The Myths and Truths About Emotional Therapy
It’s not considered appropriate to discuss your emotions in many locations, and that’s a problem for many people. Men feel they cannot discuss their emotions because it comes across as less than masculine. Women may hesitate to express their emotions at work or home out of fear of being told they are complaining. Kids are not meant to discuss their emotions because people want them to get over things. It’s a common misconception that emotional therapy is a bad idea, it’s for those who are weak, and it’s not something men or women should do. These myths simply aren’t true.
Myth: Emotional Therapy is For the Weak
The common misconception is that this is something for the weak, but it’s not. It’s for those who are strong and those who want to take control of their lives. If you’re struggling emotionally, you cannot always handle it on your own. There are times in your life when you might not be able to focus on yourself, helping yourself, or making things go your way. There are times when you need someone else to help you get through the problems you’re having, and this is one of those times. It’s not for the weak. It’s for those who are strong enough to ask for help.

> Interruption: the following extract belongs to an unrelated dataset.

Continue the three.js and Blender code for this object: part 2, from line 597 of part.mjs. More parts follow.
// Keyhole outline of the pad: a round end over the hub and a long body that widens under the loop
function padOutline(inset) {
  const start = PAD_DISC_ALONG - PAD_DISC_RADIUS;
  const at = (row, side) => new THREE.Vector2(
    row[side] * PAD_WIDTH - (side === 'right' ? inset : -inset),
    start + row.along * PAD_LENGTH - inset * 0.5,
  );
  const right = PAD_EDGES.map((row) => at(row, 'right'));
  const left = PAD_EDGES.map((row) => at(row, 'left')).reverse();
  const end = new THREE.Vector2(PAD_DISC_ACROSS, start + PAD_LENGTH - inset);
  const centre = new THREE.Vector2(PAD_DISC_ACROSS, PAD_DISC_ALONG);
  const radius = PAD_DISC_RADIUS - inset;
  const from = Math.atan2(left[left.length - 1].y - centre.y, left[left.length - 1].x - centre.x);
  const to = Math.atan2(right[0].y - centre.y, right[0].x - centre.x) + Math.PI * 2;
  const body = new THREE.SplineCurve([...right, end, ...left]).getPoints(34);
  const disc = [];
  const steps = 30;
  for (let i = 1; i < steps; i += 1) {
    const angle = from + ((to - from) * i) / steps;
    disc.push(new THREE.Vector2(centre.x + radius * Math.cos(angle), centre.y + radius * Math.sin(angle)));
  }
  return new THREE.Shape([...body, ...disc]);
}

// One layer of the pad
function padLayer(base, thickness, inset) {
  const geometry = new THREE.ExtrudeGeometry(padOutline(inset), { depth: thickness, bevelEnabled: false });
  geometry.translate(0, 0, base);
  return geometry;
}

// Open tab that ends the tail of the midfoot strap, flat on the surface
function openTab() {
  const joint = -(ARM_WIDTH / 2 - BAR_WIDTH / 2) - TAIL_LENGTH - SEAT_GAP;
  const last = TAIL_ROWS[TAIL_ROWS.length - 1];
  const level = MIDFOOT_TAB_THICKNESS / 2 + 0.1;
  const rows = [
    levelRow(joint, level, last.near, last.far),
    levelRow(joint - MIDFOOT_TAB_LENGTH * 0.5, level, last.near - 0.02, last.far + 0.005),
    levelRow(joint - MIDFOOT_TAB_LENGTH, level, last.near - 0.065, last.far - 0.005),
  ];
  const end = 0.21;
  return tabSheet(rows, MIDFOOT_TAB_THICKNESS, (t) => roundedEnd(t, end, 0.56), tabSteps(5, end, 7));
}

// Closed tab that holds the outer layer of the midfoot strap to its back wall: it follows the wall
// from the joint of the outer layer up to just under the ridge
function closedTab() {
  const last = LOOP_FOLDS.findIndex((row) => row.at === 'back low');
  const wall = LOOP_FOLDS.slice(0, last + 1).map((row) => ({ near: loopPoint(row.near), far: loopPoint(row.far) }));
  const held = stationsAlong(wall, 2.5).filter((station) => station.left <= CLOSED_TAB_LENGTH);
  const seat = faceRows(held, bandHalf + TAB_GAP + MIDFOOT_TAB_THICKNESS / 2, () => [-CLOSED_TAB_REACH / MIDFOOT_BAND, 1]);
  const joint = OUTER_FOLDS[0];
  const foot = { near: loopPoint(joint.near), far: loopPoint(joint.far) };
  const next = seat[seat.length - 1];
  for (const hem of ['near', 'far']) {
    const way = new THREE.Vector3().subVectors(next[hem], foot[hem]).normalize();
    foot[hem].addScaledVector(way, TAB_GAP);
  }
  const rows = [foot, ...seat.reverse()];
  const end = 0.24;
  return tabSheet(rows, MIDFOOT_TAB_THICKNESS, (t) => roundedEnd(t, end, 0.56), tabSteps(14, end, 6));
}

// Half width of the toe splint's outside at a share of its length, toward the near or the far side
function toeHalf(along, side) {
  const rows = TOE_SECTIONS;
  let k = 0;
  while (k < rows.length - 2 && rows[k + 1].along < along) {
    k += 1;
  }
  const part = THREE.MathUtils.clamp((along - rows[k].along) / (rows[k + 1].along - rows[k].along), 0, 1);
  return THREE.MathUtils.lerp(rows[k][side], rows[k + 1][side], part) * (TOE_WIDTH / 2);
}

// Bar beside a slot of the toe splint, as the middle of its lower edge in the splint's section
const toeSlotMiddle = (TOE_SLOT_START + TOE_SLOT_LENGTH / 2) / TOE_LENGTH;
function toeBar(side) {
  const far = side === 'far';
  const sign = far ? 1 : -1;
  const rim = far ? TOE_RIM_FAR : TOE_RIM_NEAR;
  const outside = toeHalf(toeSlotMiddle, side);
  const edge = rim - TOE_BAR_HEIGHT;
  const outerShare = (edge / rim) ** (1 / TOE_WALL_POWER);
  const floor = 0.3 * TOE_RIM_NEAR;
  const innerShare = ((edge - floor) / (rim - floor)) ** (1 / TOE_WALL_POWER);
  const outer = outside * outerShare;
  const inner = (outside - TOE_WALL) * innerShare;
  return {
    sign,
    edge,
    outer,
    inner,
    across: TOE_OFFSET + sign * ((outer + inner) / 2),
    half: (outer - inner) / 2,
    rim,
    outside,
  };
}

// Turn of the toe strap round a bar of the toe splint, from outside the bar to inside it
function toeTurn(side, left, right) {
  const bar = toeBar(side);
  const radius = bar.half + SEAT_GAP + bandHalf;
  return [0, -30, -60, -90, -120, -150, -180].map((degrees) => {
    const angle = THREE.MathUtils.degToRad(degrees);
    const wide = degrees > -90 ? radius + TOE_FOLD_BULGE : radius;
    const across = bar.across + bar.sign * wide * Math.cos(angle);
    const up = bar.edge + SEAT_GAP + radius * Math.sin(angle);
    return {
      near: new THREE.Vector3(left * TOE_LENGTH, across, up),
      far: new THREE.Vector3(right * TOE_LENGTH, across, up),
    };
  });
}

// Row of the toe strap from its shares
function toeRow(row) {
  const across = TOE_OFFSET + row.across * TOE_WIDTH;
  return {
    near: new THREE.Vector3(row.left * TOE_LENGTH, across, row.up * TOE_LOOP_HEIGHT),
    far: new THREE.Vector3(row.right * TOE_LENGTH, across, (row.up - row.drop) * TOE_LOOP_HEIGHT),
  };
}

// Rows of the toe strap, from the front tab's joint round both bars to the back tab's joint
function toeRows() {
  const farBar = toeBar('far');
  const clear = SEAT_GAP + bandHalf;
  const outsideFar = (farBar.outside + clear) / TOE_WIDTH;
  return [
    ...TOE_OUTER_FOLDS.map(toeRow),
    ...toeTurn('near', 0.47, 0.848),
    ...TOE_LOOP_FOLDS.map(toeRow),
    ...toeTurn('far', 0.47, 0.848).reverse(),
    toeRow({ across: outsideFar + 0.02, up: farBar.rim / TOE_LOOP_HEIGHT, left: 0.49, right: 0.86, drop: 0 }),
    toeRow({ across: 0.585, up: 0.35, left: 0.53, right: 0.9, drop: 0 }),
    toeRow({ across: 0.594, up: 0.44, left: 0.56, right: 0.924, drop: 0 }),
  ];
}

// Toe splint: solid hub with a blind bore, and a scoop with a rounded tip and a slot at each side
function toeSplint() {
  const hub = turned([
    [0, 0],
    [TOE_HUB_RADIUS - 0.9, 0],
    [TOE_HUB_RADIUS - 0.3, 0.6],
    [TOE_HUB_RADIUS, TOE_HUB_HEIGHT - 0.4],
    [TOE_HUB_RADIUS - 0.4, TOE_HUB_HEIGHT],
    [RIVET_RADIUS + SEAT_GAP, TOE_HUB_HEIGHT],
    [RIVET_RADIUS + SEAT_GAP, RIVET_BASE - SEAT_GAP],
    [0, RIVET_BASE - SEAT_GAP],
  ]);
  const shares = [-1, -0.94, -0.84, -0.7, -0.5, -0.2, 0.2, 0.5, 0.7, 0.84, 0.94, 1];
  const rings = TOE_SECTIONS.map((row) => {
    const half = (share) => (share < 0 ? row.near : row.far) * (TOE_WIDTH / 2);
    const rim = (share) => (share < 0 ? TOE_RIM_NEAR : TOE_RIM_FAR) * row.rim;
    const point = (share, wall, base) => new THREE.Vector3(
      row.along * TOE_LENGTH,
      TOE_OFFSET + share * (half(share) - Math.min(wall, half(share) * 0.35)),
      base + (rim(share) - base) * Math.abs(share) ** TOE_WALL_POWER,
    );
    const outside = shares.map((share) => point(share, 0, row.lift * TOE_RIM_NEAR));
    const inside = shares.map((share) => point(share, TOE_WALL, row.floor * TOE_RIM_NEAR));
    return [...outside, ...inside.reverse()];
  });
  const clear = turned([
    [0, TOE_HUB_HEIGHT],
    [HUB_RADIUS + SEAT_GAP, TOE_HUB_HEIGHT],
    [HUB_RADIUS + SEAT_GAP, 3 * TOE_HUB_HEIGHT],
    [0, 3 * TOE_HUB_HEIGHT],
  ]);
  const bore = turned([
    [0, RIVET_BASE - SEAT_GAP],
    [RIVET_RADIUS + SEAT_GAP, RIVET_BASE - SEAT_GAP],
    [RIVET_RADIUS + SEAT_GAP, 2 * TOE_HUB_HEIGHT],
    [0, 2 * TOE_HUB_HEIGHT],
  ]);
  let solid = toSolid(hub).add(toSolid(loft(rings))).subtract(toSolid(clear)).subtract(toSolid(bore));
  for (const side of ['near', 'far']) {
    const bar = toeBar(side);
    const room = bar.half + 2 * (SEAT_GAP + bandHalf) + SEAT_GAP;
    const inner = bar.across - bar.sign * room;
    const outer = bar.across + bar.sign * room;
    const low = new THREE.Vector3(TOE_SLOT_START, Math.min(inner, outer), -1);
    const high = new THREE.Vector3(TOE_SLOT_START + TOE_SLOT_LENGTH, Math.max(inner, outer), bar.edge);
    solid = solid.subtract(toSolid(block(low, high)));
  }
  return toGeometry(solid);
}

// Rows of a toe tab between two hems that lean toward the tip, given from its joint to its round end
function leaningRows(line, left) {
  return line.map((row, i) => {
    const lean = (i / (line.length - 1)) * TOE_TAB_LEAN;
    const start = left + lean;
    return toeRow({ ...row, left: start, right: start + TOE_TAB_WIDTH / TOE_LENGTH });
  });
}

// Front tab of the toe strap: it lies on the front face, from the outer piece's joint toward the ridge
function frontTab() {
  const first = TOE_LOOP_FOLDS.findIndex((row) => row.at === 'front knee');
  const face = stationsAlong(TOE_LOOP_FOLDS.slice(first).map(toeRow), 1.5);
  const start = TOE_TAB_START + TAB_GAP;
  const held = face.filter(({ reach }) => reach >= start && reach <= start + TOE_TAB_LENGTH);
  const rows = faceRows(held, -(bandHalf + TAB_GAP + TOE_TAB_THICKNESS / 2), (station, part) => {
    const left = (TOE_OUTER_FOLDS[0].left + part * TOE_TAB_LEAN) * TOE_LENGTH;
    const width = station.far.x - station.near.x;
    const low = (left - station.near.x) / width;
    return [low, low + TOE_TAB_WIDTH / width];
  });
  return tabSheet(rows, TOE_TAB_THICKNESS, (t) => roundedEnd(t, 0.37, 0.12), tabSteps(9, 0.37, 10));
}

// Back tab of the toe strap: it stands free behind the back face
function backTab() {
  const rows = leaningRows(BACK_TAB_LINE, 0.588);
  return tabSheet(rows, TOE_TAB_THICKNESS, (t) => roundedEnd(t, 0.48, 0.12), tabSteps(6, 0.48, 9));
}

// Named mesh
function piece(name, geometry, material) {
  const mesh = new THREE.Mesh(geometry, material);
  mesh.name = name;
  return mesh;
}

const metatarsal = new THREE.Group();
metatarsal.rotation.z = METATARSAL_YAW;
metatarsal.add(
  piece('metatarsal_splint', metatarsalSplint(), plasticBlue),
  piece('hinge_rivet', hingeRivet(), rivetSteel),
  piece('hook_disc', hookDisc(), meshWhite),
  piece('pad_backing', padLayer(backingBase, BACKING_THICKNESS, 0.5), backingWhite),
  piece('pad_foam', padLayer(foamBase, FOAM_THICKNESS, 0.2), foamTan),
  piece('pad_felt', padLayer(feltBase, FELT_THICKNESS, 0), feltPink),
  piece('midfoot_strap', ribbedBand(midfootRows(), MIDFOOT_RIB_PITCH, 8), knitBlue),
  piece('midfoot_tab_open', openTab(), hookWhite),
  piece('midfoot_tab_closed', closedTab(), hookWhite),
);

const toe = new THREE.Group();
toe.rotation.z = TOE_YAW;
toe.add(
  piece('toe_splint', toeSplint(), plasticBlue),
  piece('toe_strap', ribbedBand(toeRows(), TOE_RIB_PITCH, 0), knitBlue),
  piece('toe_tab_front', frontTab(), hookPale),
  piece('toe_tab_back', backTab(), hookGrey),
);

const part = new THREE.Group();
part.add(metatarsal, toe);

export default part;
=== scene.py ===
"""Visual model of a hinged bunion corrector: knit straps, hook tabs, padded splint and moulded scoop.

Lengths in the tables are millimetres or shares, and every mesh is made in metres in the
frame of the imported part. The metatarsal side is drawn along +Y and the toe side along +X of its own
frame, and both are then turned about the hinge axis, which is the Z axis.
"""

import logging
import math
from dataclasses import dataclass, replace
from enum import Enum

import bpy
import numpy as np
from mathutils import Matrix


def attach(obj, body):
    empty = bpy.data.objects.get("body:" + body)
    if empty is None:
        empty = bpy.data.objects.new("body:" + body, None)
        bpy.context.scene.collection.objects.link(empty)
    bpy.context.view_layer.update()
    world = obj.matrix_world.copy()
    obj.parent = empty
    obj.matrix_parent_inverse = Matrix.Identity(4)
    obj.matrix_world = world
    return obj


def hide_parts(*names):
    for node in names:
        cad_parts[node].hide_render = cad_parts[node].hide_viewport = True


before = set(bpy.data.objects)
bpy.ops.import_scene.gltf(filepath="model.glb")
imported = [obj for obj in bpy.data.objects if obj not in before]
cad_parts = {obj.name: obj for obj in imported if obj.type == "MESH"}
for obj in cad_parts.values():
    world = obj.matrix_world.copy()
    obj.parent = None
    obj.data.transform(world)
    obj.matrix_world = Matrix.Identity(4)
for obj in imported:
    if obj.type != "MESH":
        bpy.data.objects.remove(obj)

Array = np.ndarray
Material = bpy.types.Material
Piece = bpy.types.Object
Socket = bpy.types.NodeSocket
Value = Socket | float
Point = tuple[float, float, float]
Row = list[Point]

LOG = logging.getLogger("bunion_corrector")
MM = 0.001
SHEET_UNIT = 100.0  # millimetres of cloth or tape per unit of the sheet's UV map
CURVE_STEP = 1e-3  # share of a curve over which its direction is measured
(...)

Myth: Emotional Therapy is Not For Men
Emotions hit everyone hard sometimes, and this includes men. Men are not immune to emotions, but some men do take their time showing them. That is if they ever show them. Some men are taught they are not meant to talk about their feelings, but emotional therapy is a safe place for men to do just that. Emotional therapy is for everyone. It’s for those who need the help.
Myth: Emotional Therapy is for People with Mental Issues
Mental issues and emotional problems are not the same things. Mental health problems affect millions of people, but they are not the same thing as emotional issues. Emotional issues occur when marriages fail, when children go down a wrong path, and when people cannot handle what is going on in their lives. They are emotional over change, over the kids going to college, over the way they feel about something. They are dealing with their emotions the best they know how, but there’s not always a way for them to control their emotions appropriately. It’s not for people who have mental health issues, though it might help people who do suffer from mental health problems.

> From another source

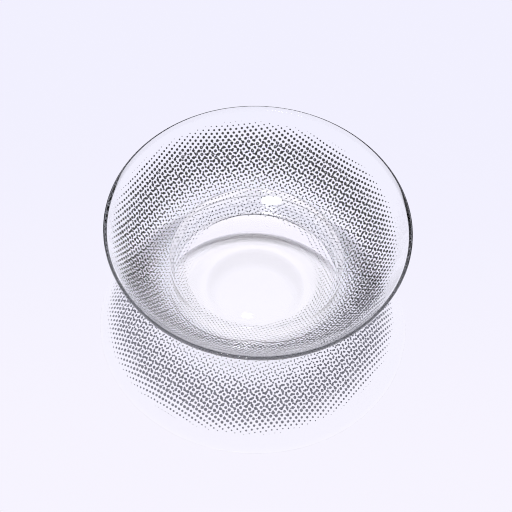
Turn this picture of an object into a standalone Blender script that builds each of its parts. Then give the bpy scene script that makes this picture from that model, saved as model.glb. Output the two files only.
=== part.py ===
# Soft coloured contact lens, lying bowl up on the crown of its front surface.
# The origin is the centre of the rest spot and +Z is the lens axis. Units are metres.
import math

import bmesh
import bpy

# Wall of the lens
LENS_DIAMETER = 14.5e-3  # across the rim
BOWL_DEPTH = 3.85e-3  # bottom of the concave side to the top of the rim
CENTRE_THICKNESS = 0.09e-3  # over the rest spot
CARRIER_THICKNESS = 0.17e-3  # from the optic zone out to the bevel
EDGE_THICKNESS = 0.10e-3  # the rounded rim
EDGE_BEVEL_WIDTH = 0.26e-3  # along the wall, on the front surface
OPTIC_ZONE_DIAMETER = 8.4e-3
REST_SPOT_DIAMETER = 2.0e-3  # the soft crown lies flat where it stands

# Printed iris ring, raised on the front surface
PUPIL_DIAMETER = 6.3e-3  # the clear middle
CLEAR_MARGIN = 0.93e-3  # along the wall, between the last dots and the rim
DENSE_ROW_OFFSET = 1.5e-3  # along the wall, from the last dots in to the biggest ones
INK_HEIGHT = 0.012e-3
DOTS_PER_ROW = 50
BIGGEST_DOT_SHARE = 0.64  # of the cell that a dot sits in
PUPIL_DOT_SHARE = 0.07
MARGIN_DOT_SHARE = 0.12

# Fineness of the surfaces between the rows of dots
RIM_POINTS = 2 * DOTS_PER_ROW
RIM_STEPS = 4
BEVEL_STEPS = 2
OPTIC_STEPS = 4
BOWL_WALL_STEPS = 6
BOWL_FLOOR_STEPS = 4
SHARP_EDGE_ANGLE = math.radians(35)

# The middle of the wall at the rim lies on a sphere that the diameter and the depth give
rim_reach = (LENS_DIAMETER - EDGE_THICKNESS) / 2
rim_angle = 2 * math.atan2(BOWL_DEPTH, rim_reach)
base_curve = rim_reach / math.sin(rim_angle) - EDGE_THICKNESS / 2

# Angles from the lens axis, seen from the centre of the concave sphere
spot_angle = math.asin(REST_SPOT_DIAMETER / 2 / base_curve)
pupil_angle = math.asin(PUPIL_DIAMETER / 2 / base_curve)
optic_angle = math.asin(OPTIC_ZONE_DIAMETER / 2 / base_curve)
bevel_angle = rim_angle - EDGE_BEVEL_WIDTH / base_curve
print_end_angle = rim_angle - CLEAR_MARGIN / base_curve
dense_angle = print_end_angle - DENSE_ROW_OFFSET / base_curve

# The crown would be this thick if it weren't flat where it stands
crown_thickness = CENTRE_THICKNESS + base_curve * (1 - math.cos(spot_angle))


def wall_thickness(angle):
    if angle < optic_angle:
        share = (angle / optic_angle) ** 2
        return crown_thickness + (CARRIER_THICKNESS - crown_thickness) * share
    if angle < bevel_angle:
        return CARRIER_THICKNESS
    share = (angle - bevel_angle) / (rim_angle - bevel_angle)
    return CARRIER_THICKNESS + (EDGE_THICKNESS - CARRIER_THICKNESS) * share


bowl_bottom = (base_curve + wall_thickness(spot_angle)) * math.cos(spot_angle) - base_curve


def section_point(angle, depth):
    # Radius and height of the point this far below the concave surface
    reach = base_curve + depth
    return reach * math.sin(angle), bowl_bottom + base_curve - reach * math.cos(angle)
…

Myth: Emotional Therapy is A Waste of Time
Therapy is never a waste of time for people who want to find help. It’s a situation where you are free to talk to someone who is not judging you. You are free to talk to someone who is not going to make you feel bad about your feelings or how you view things. You are talking to someone who is not personally involved in any of the issues you’re living with. You are not going to find that this is a waste of time if you do want the help. If you’re not in it to find real help, however, you might not find it works for you. If you’re dealing with therapy because it’s required of you, it might not work.
You must be invested in therapy for it to work. You must be willing to go into your heart and talk about the things that hurt you and bother you, the things that make you feel emotional and vulnerable, and you must be ready to discuss things that don’t make you comfortable. It won’t work if you’re holding back, and that’s why you must know you are in a safe place. Your emotional therapist’s job is to make you feel comfortable enough to discuss your issues and be there.
Don’t go if you can’t be honest. Don’t force yourself to talk if you don’t feel it. Take it at your own pace, and open up when you feel comfortable. Emotional therapy can and does work for so many people, but it’s better if you are open to it and really want the help that’s being offered to you.